━━ DATA SEGMENT
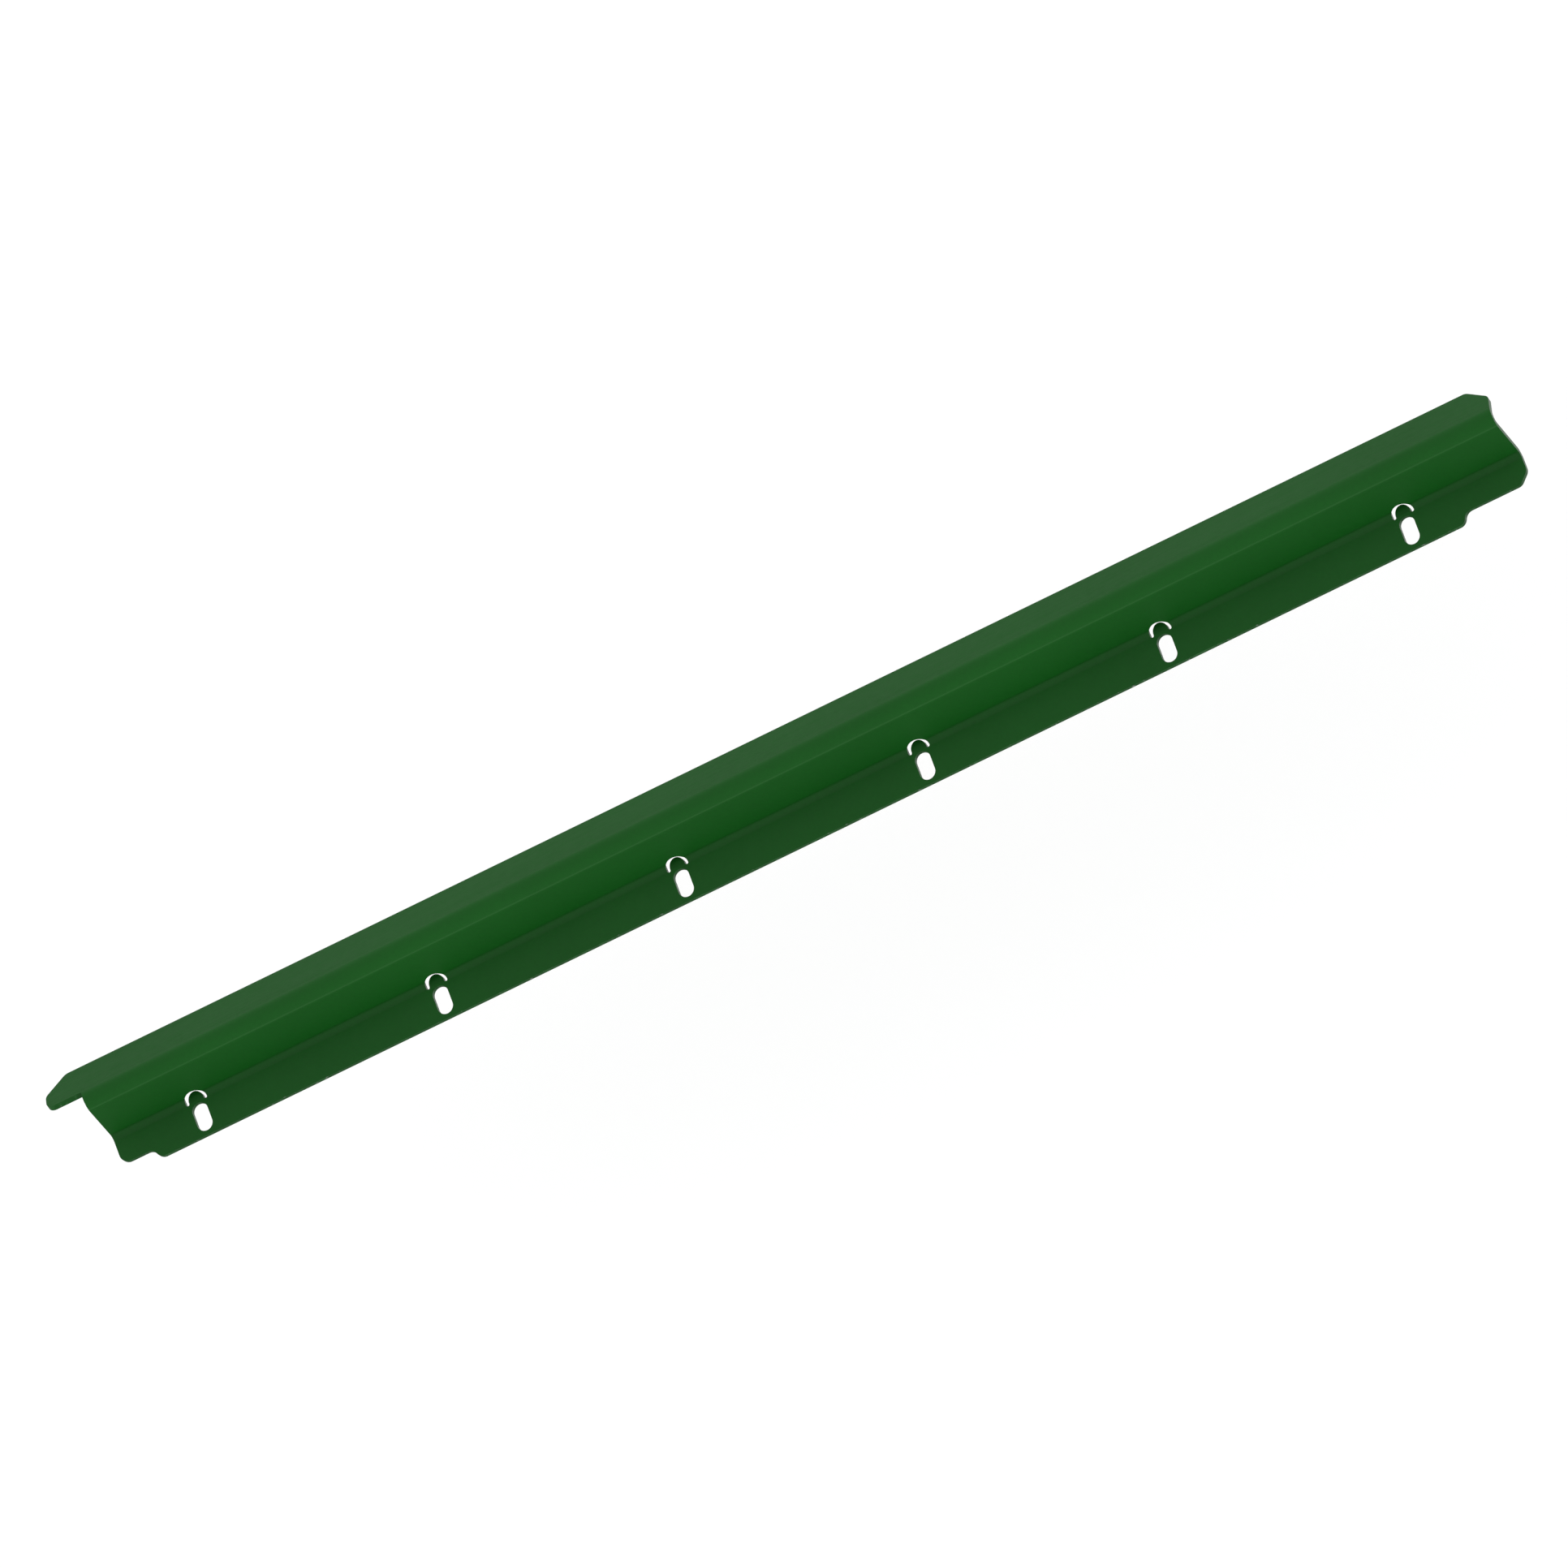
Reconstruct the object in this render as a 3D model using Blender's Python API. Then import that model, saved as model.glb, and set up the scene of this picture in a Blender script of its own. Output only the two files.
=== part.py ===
"""Straight slide rail: one strip of sheet steel, punched, lanced and bent twice.

The flat blank is drawn first (outline, slots and the gaps round the tabs), then every
point of it is carried onto the bent section for the front and the back face.
The rail lies along X. The back of its slotted flange is the plane z = 0, where it is
bolted down, and the origin is on that face in the middle of the slot row. The web rises
from the flange and the top flange falls away behind it, towards +Y.
Lengths in the constants are millimetres, the objects are in metres.
"""
import math

import bmesh
import bpy
from mathutils.geometry import delaunay_2d_cdt

# Sheet and bends
SHEET = 4.0
RIDGE_BEND = math.radians(105.0)
VALLEY_BEND = math.radians(70.0)
BEND_RADIUS = 5.0  # inside of both bends
K_FACTOR = 0.4

# Front-face widths up to the theoretical sharp corners
TOP_FLANGE = 39.5
WEB = 44.0
LOWER_FLANGE = 27.2

# Lengths along the rail, from the middle of the slot row
TONGUE_END = -537.7
LEFT_END = -512.0
RIGHT_END = 537.7

# Corners of the blank
CHAMFER_ALONG = 15.7
CHAMFER_ACROSS = 14.5
CORNER_RADIUS = 6.0
FOOT_CHAMFER = 7.4
NOTCH_RADIUS = 1.0

# Raised lower edge at both ends
STEP_HEIGHT = 7.54
STEP_FROM_SLOT = 37.7
STEP_RADIUS = 6.0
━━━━
### WHAT IS NEEDED:
Copy out only the lines running from the beginning of the data to the line with "from mathutils.geometry import", both ends included.

### EXERCISE SOLUTION:
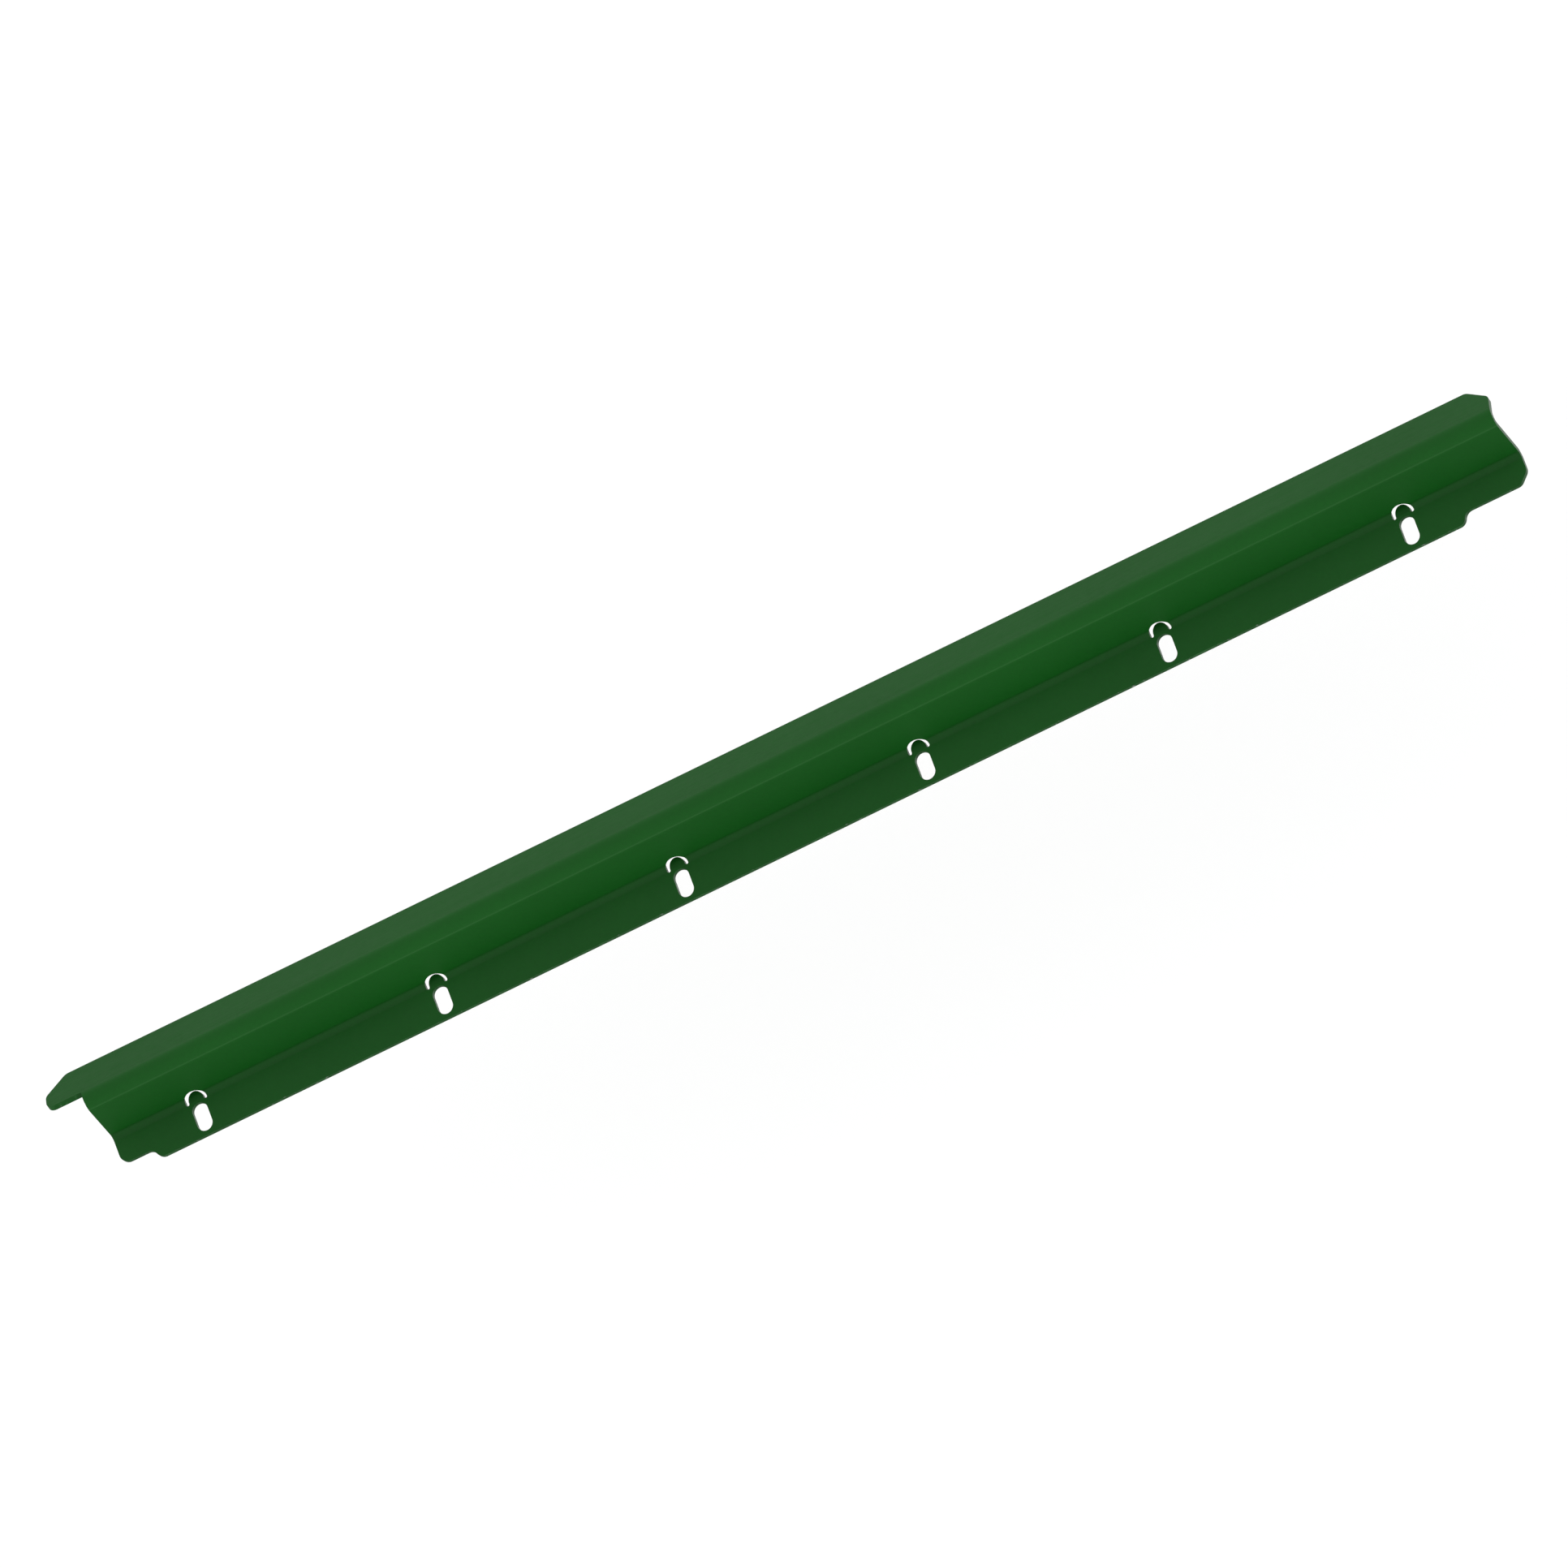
Reconstruct the object in this render as a 3D model using Blender's Python API. Then import that model, saved as model.glb, and set up the scene of this picture in a Blender script of its own. Output only the two files.
=== part.py ===
"""Straight slide rail: one strip of sheet steel, punched, lanced and bent twice.

The flat blank is drawn first (outline, slots and the gaps round the tabs), then every
point of it is carried onto the bent section for the front and the back face.
The rail lies along X. The back of its slotted flange is the plane z = 0, where it is
bolted down, and the origin is on that face in the middle of the slot row. The web rises
from the flange and the top flange falls away behind it, towards +Y.
Lengths in the constants are millimetres, the objects are in metres.
"""
import math

import bmesh
import bpy
from mathutils.geometry import delaunay_2d_cdt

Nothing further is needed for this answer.